I need so very much help in this area.
Wow! I should hire you as a publicist! Great review. Thanks for taking the time and caring for other parents so much. Send me an address and I’ll send you a DVD set of LOKP. Peace!
Brenda – you will LOVE this book. He had a few ideas for toddlers – even though it is not a how to book. I think you will find, like me, a healing graciousness for my failures as a parent, healing from frustrations of my own childhood, a compassion for my parents trying without the proper tools or the proper understanding of a loving gracious Father, how I have the chance to make a difference today and from here forward, how the goal isn’t obedience but teaching my son about God’s incredible gift to us and living out how to love God back… additionally, don’t think this book is about lack of discipline – rather, he redefines it for us and that helps to change my motivation for how/why i discipline seth. i think having a deeper grasp and better definition for WHY i do it is going to help me to do it better.
I will definitely be reading this book. I wish that it was written when Hannah was little, but I know that it is not too late to read it now. In the last couple of years, I have been implementing some of these suggestions on my own and it definitely works. Hannah told me a few months ago that I yell a lot less than I used to. I was so happy to hear that! I think that it is so important to listen to our kids. I think that I have learned so much from my child. I can’t believe how insightful she really is. It has taken me a long time to learn that my way is not the only way, but I am trying and that is the main point. Thanks so much for pointing this book out.
Hello, everybody! Great book! thanks for the blog.
our God is the best Father!
I am currently about half finished this book and have listened to the DVDs twice. I’m finding that even though I feel like I understand hw to use Silk’s concepts, it’s much more difficult with my kids. I’m writing with a specific question about I handled a confrontation this morning. My 21 yr old has a suspended license and usually relies on his brother to drive him to work. This AM he woke up late and asked me to drive him since bro was not around. It would have been slightly out of my way to take him, and typically I would have helpe d him out. However, I told him that this was his problem, and sustained a huge backlash of verbal garbage. How do I keep from feeling mean for not helping him out? If I had overslept and needed a ride somewhere he would have helped me out.

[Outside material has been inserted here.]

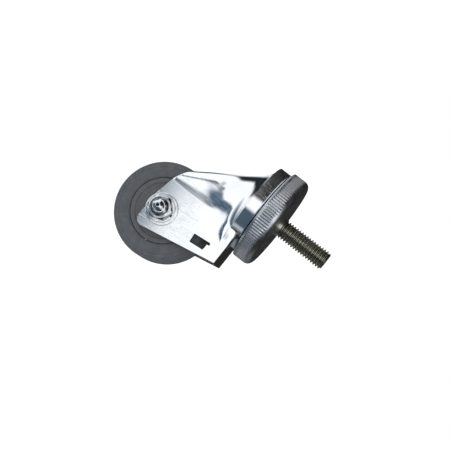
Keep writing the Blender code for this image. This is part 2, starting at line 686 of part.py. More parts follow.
def make_washers(parts, plated, hardened):
    bore = AXLE_RADIUS + GAP
    near = ring(WASHER_RADIUS, bore, WASHER_FACE + WASHER, WASHER_FACE)
    turned("nut_washer", near, parts, plated, AXLE, ALONG_Y, closed=True, steps=32)
    far = ring(WASHER_RADIUS, bore, -WASHER_FACE, -WASHER_FACE - WASHER)
    turned("head_washer", far, parts, plated, AXLE, ALONG_Y, closed=True, steps=32)
    face = LEG_INSIDE - GAP
    bore = BUSHING_RADIUS + GAP
    near = ring(THRUST_WASHER_RADIUS, bore, face, face - THRUST_WASHER)
    turned("thrust_washer_near", near, parts, hardened, AXLE, ALONG_Y, closed=True, steps=32)
    far = ring(THRUST_WASHER_RADIUS, bore, -face + THRUST_WASHER, -face)
    turned("thrust_washer_far", far, parts, hardened, AXLE, ALONG_Y, closed=True, steps=32)


def make_bushing(parts, cutters, hardened):
    half = LEG_INSIDE - GAP
    points = ring(BUSHING_RADIUS, AXLE_RADIUS + GAP, half, -half)
    bushing = turned("axle_bushing", points, parts, hardened, AXLE, ALONG_Y, closed=True)
    boolean(bushing, grease_port("bushing_grease_port", cutters))


# ---------------------------------------------------------------- grease fitting


def make_fitting(parts, cutters, plated, dark):
    base = BOLT_END + GAP
    tip = BOLT_END + FITTING_LENGTH
    hex_top = base + FITTING_HEX
    head = tip - FITTING_HEAD_LENGTH
    body = hexagon("grease_fitting", FITTING_HEX_FLATS, base, hex_top, parts, plated, AXLE, ALONG_Y)
    envelope = hex_envelope("fitting_chamfer", FITTING_HEX_FLATS, base, hex_top, cutters)
    boolean(body, envelope, "INTERSECT")
    core = FITTING_NECK + 1.3 * MM
    nipple = [
        (0, tip),
        (FITTING_MOUTH + FITTING_TIP_RIM, tip),
        (FITTING_HEAD, tip - FITTING_TIP_TAPER),
        (FITTING_HEAD, head + 0.5 * MM),
        (FITTING_NECK, head - 0.3 * MM),
        (FITTING_NECK, hex_top + 0.9 * MM),
        (core, hex_top - 0.4 * MM),
        (FITTING_SHANK, base + 0.4 * MM),
        (FITTING_SHANK, BOLT_END - FITTING_SHANK_LENGTH),
        (0, BOLT_END - FITTING_SHANK_LENGTH),
    ]
    boolean(body, as_cutter(turned("nipple", nipple, cutters, None, AXLE, ALONG_Y, steps=24)), "UNION")
    passage = [
        (0, tip + MM),
        (FITTING_MOUTH, tip + MM),
        (FITTING_MOUTH, tip - 0.4 * MM),
        (FITTING_BORE, tip - FITTING_LIP),
        (FITTING_BORE, BOLT_END - FITTING_SHANK_LENGTH - MM),
        (0, BOLT_END - FITTING_SHANK_LENGTH - MM),
    ]
    boolean(body, as_cutter(turned("fitting_passage", passage, cutters, None, AXLE, ALONG_Y, steps=16)))
    seat = tip - FITTING_LIP - CHECK_BALL
    make_check_ball(parts, seat, dark)
    make_spring(parts, seat - CHECK_BALL - CHECK_TRAVEL - GAP, dark)


def make_check_ball(parts, seat, dark):
    mesh = bpy.data.meshes.new("fitting_ball")
    bm = bmesh.new()
    bmesh.ops.create_uvsphere(bm, u_segments=12, v_segments=8, radius=CHECK_BALL)
    for face in bm.faces:
        face.smooth = True
    bm.to_mesh(mesh)
    bm.free()
    link("fitting_ball", mesh, parts, dark, AXLE + Vector((0, seat, 0)), ALONG_Y)


def make_spring(parts, top, dark):
    """A closed-wound coil along the fitting's bore."""
    curve = bpy.data.curves.new("fitting_spring", "CURVE")
    curve.dimensions = "3D"
    curve.bevel_depth = SPRING_WIRE
    curve.bevel_resolution = 1
    curve.use_fill_caps = True
    per_turn = 10
    count = SPRING_TURNS * per_turn + 1
    orbit = FITTING_BORE - SPRING_WIRE - RUNNING
    length = SPRING_LENGTH - 2 * SPRING_WIRE
    spline = curve.splines.new("POLY")
    spline.points.add(count - 1)
    for i, point in enumerate(spline.points):
        turn = 2 * pi * i / per_turn
        along = top - SPRING_WIRE - length * i / (count - 1)
        point.co = (orbit * cos(turn), orbit * sin(turn), along, 1)
    link("fitting_spring", curve, parts, dark, AXLE, ALONG_Y)


# ---------------------------------------------------------------- wheel


def make_wheel(parts, rubber, core_grey, hardened):
    half = WHEEL_WIDTH / 2
    flat = TREAD_FLAT / 2
    bore = CORE_RADIUS + GAP
    crown = half - flat
    outer = []
    for i in range(5):
        share = i / 4
        y = flat + crown * share
        outer.append((WHEEL_RADIUS - TREAD_SHOULDER * share**2.4, y))
    near = [(r, y) for r, y in reversed(outer)]
    far = [(r, -y) for r, y in outer]
    rim = half - CORE_RECESS
    points = [(bore, rim)] + near + far + [(bore, -rim)]
    turned("tyre", points, parts, rubber, AXLE, ALONG_Y, closed=True, steps=48)
    hub = HUB_WIDTH / 2
    web = WEB_WIDTH / 2
    inner_rim = CORE_RADIUS - CORE_RIM
    side = [
        (HUB_RADIUS, hub),
        (HUB_RADIUS + HUB_DRAFT, web),
        (inner_rim, web),
        (inner_rim + CORE_DRAFT, rim),
        (CORE_RADIUS, rim),
    ]
    bore = SLEEVE_RADIUS + GAP
    points = [(bore, hub)] + side + [(r, -y) for r, y in reversed(side)] + [(bore, -hub)]
    turned("wheel_core", points, parts, core_grey, AXLE, ALONG_Y, closed=True)
    sleeve = ring(SLEEVE_RADIUS, SLEEVE_BORE, hub, -hub)
    turned("bearing_sleeve", sleeve, parts, hardened, AXLE, ALONG_Y, closed=True)


def make_rollers(parts, cutters, hardened, brass):
    half = ROLLER_LENGTH / 2
    for i in range(ROLLERS):
        turn = 2 * pi * i / ROLLERS
        place = AXLE + Vector((ROLLER_ORBIT * cos(turn), 0, ROLLER_ORBIT * sin(turn)))
        cylinder(f"roller_{i + 1:02d}", ROLLER_RADIUS, -half, half, parts, hardened, place, ALONG_Y, 12)
    start = half + GAP
    inner = BUSHING_RADIUS + 2.5 * RUNNING
    outer = SLEEVE_BORE - 2.5 * RUNNING
    near = ring(outer, inner, start + CAGE_RING, start)
    far = ring(outer, inner, -start, -start - CAGE_RING)
    cage = turned("roller_cage", near, parts, brass, AXLE, ALONG_Y, closed=True, steps=32)
    far_ring = as_cutter(turned("cage_far_ring", far, cutters, None, AXLE, ALONG_Y, closed=True, steps=32))
    for i in range(ROLLERS):
        turn = 2 * pi * (i + 0.5) / ROLLERS
        place = AXLE + Vector((ROLLER_ORBIT * cos(turn), 0, ROLLER_ORBIT * sin(turn)))
        reach = start + CAGE_RING / 2
        bar = cylinder(f"cage_bar_{i}", CAGE_BAR_RADIUS, -reach, reach, cutters, None, place, ALONG_Y, 6)
        boolean(cage, as_cutter(bar), "UNION")
    boolean(cage, far_ring, "UNION")


# ---------------------------------------------------------------- assembly


def main():
    clear_scene()
    parts = new_collection("swivel_caster")
    cutters = new_collection("cutters", hidden=True)
    stem_zinc = material("stem_zinc", (0.62, 0.62, 0.55), 0.35, 1)
    cap_zinc = material("cap_zinc", (0.33, 0.34, 0.36), 0.4, 1)
    fork_chrome = material("fork_chrome", (0.78, 0.79, 0.8), 0.15, 1)
    hardware = material("hardware", (0.7, 0.72, 0.72), 0.25, 1)
    hardened = material("hardened_steel", (0.5, 0.5, 0.5), 0.3, 1)
    dark_steel = material("dark_steel", (0.08, 0.08, 0.09), 0.35, 1)
    brass = material("cage_brass", (0.7, 0.55, 0.25), 0.35, 1)
    rubber = material("grey_rubber", (0.13, 0.135, 0.145), 0.75, 0)
    core_grey = material("core_grey", (0.12, 0.125, 0.135), 0.65, 0)
    make_stem(parts, cutters, stem_zinc)
    make_cap(parts, cap_zinc)
    make_races(parts, hardened)
    make_balls(parts, "upper_ball", UPPER_BALLS, UPPER_ORBIT, UPPER_BALL_Z, hardened)
    make_balls(parts, "lower_ball", LOWER_BALLS, LOWER_ORBIT, LOWER_BALL_Z, hardened)
    make_fork(parts, cutters, fork_chrome)
    make_bolt(parts, cutters, hardware)
    make_nut(parts, cutters, hardware)
    make_lock_washer(parts, cutters, hardware)
    make_washers(parts, hardware, hardened)
    make_bushing(parts, cutters, hardened)
    make_fitting(parts, cutters, hardware, dark_steel)
    make_wheel(parts, rubber, core_grey, hardened)
    make_rollers(parts, cutters, hardened, brass)


main()
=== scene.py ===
"""Looks of a swivel caster with a threaded stem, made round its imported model.

The origin is on the stem's axis at the cap's mounting face. +Z runs up the stem, +X points to the
leading side, and the wheel trails towards -X. The axle lies along Y, with the nut and the grease
fitting at +Y and the bolt's head at -Y.
"""

import json
from math import cos, hypot, pi, radians, sin, sqrt, tan

import bmesh
import bpy
import numpy as np
from mathutils import Matrix, Vector


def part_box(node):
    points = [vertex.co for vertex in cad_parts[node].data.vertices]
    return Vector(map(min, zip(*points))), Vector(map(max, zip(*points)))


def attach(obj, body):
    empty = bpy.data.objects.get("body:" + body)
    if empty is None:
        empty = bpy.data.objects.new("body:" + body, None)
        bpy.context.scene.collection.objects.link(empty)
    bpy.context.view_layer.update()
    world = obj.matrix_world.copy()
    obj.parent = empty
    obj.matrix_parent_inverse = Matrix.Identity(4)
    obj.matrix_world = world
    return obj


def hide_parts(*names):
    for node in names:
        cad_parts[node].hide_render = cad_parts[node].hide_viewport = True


bl_info = {
    "name": "Swivel caster",
    "version": (1, 0, 0),
    "blender": (4, 5, 0),
    "location": "3D View > Sidebar > Caster",
    "description": "Makes a swivel caster's stem, cap, fork, axle and wheel",
    "category": "Add Mesh",
}

MM = 0.001
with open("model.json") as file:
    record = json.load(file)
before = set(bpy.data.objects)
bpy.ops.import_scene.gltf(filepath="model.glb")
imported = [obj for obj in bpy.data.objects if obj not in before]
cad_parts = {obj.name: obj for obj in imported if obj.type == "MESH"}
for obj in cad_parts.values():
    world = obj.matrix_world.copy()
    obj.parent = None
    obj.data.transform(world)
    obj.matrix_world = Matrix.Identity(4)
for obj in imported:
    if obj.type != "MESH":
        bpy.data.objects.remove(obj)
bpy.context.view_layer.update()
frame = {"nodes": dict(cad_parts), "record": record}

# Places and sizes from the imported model
STEM_LOW, STEM_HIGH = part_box("threaded_stem")
CAP_LOW, CAP_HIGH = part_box("swivel_cap")
RACE_LOW, RACE_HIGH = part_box("upper_race")
FORK_LOW, FORK_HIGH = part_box("fork")
TYRE_LOW, TYRE_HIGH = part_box("tyre")
CORE_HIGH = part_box("wheel_core")[1]
SLEEVE_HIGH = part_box("bearing_sleeve")[1]
NUT_LOW, NUT_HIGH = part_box("axle_nut")
BOLT_LOW, BOLT_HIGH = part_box("axle_bolt")
WASHER_LOW, WASHER_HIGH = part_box("nut_washer")
LOCK_LOW, LOCK_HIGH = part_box("lock_washer")
HEAD_WASHER_LOW, HEAD_WASHER_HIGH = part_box("head_washer")
FITTING_LOW, FITTING_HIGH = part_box("grease_fitting")
CHECK_LOW, CHECK_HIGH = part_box("fitting_ball")
ROLLER_LOW, ROLLER_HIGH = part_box("roller_01")
UPPER_BALL_LOW, UPPER_BALL_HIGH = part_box("upper_ball_01")
LOWER_BALL_LOW, LOWER_BALL_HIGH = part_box("lower_ball_01")
UPPER_BALLS = frame["record"]["behaviour"]["bodies"]["upper_ball_row"]
LOWER_BALLS = frame["record"]["behaviour"]["bodies"]["lower_ball_row"]
ROLLERS = [node for node in frame["nodes"] if node.startswith("roller_0")]

AXLE = (TYRE_LOW + TYRE_HIGH) / 2
ON_AXLE = Matrix.Translation(AXLE) @ Matrix.Rotation(-pi / 2, 4, "X")
WHEEL_RADIUS = (TYRE_HIGH.z - TYRE_LOW.z) / 2
WHEEL_HALF = (TYRE_HIGH.y - TYRE_LOW.y) / 2
CAP_RADIUS = CAP_HIGH.x
CROWN_RADIUS = FORK_HIGH.x
CROWN_TOP = FORK_HIGH.z
LEG_BOTTOM = FORK_LOW.z
GAP = 0.3 * MM  # between pieces that press or bolt together
LEG_SPREAD = WASHER_LOW.y - GAP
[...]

I’m having another problem with my 19 y.o. son in the natural consequences arena. He had promised us that he would take care of some items at the house or loose the use of his car (he had 1 month to complete this). Keys were taken on fri, and my husband took him to work on sunday (my husband refused to charge him a taxi fee, since he already owes him $300.) Now its the work week and no one is around to drive him, so my husband gave him the keys just to use the car to get to work. Somehow I don’t think this is how the Loving our kids on purpose program is suppossed to work. I would chrish any advice you can give. Also I’m envious that your husband started reading the book the next morn. Mine is very skeptical.

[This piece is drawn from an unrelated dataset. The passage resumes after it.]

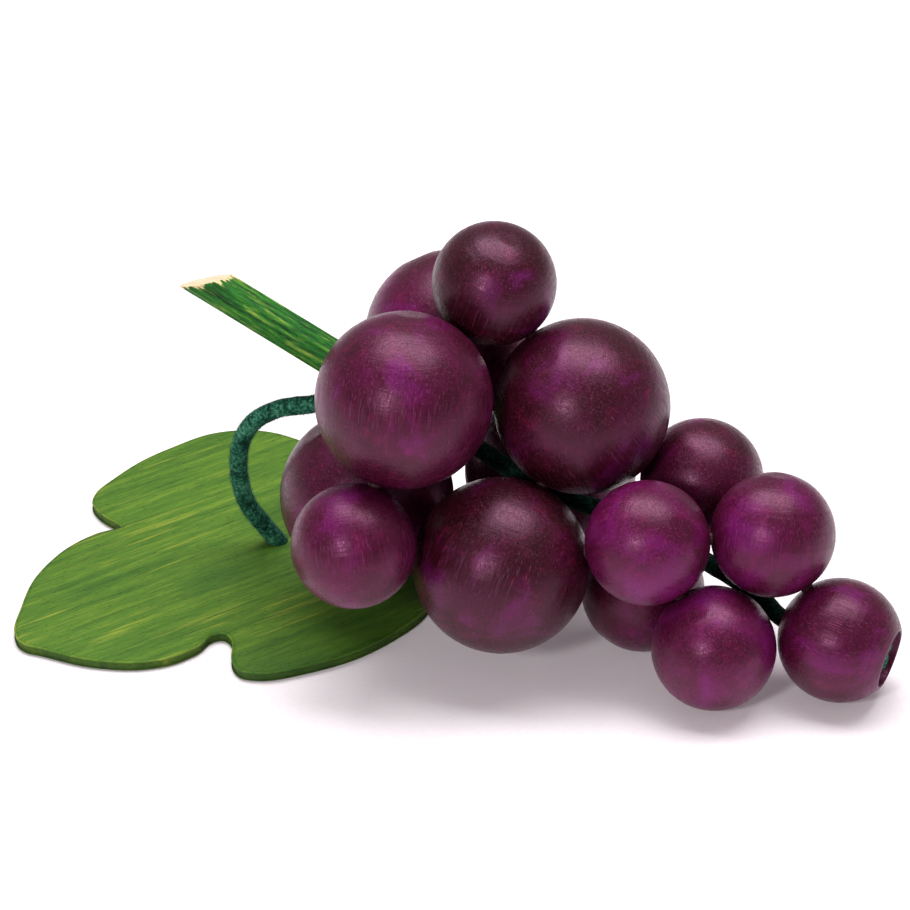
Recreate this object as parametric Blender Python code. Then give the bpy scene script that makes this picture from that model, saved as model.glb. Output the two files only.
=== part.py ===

I know this program should work with older kids, but since we are all used to the past punishment based parenting, I’ don’t know. I have to admit, I’;m pretty confused… Leslie
Leslie – first off I hesitate to even comment because as a mother of three children (8, 5, and 1), clearly I am not qualified to speak up on the topic of young adults yet. Jim and I have both had discussions about the book and we agree that we love the global concept of it but we may do things differently in the details. I also agree with you that that the daily exercising of it is tough. Some days I have wanted to throw the dang book out the window and scream to high heaven for those three monkeys to just get the heck in here NOW! ๐ ๐
As for your 21 year old…I guess I would ask you this first? Is taking advantage of others a habit for him? Does he get into a fix and have the expectation that everyone else will rise to the occasion and rescue him? If that is the case, I think putting the suspended license monkey back on his back is a wise and discerning thing to do. The fact that you received a verbal backlash at all is an indicator to me that he likely is struggling to be accountable for his actions (though aren’t we all on some levels?). How do you keep from feeling mean? I guess I would ask another question. What was your motivation? To help your child who you have invested so much in learn to grow and mature and work out their choices and consequences in a real way that will (hopefully) inspire them to make more discerning choices in the future for the sake of their own spiritual, emotional and physical health? Or was the motivation a retaliation against the injustice of having to bare the consequence with him by being his taxi? (I think all parents would feel some of that). I ask this question because for me, I am able to toss out feelings of “being mean” when I know that my actions were motivated by love for my child and not aggravation. Does that answer help at all?
As for the 19 year old….the tough thing with older kids is that their consequences flat ARE your consequences. I know how that circle works – seen it many times. Kid doesn’t have use of car. Kid owes parents money. Kid can’t get to work. No work no ability to repay outstanding debt to parents. I hesitate to offer counsel here because I don’t have older kids and I don’t have to live with the consequences of my own words (yet). As for punishment Leslie…to be truthful…there isn’t a heck of a lot of “punishing” with a 19 year old anyhow. Unfortunately, when they start making poor choices in those older years, life’s natural consequences start kicking in and as you and I both know, those are the consequences that really pack a punch.
Another thing that Jim and I agree on is this….relationship is so important and more than anything else that is what I took away from the book. Learning to do MY part to foster respect and honor in our home. Realizing what I bring to the table and trying to make sure that what I am giving my family is loving, respectful, and healthy. I didn’t concentrate so much on how to create consequence (although I do favor giving choices)…I am learning to concentrate on how I deliver consequences. Making sure that even in discipline, I am being loving, kind and honoring to them (which isn’t always an easy thing to do and I am no expert!)
I am sorry you are having such a rough time. My dad has always said “you got little kids you got little problems you got big kids you got big problems”. I am just glad I am still on the little problem side of life and praying that God will really mature me before I have to up my game for big kids. I don’t know that I have been even the slightest bit helpful but I write this validating your struggle and wishing I knew all the right words for you. Father knows though and I believe He will be faithful to lead you as you continue walking with Him.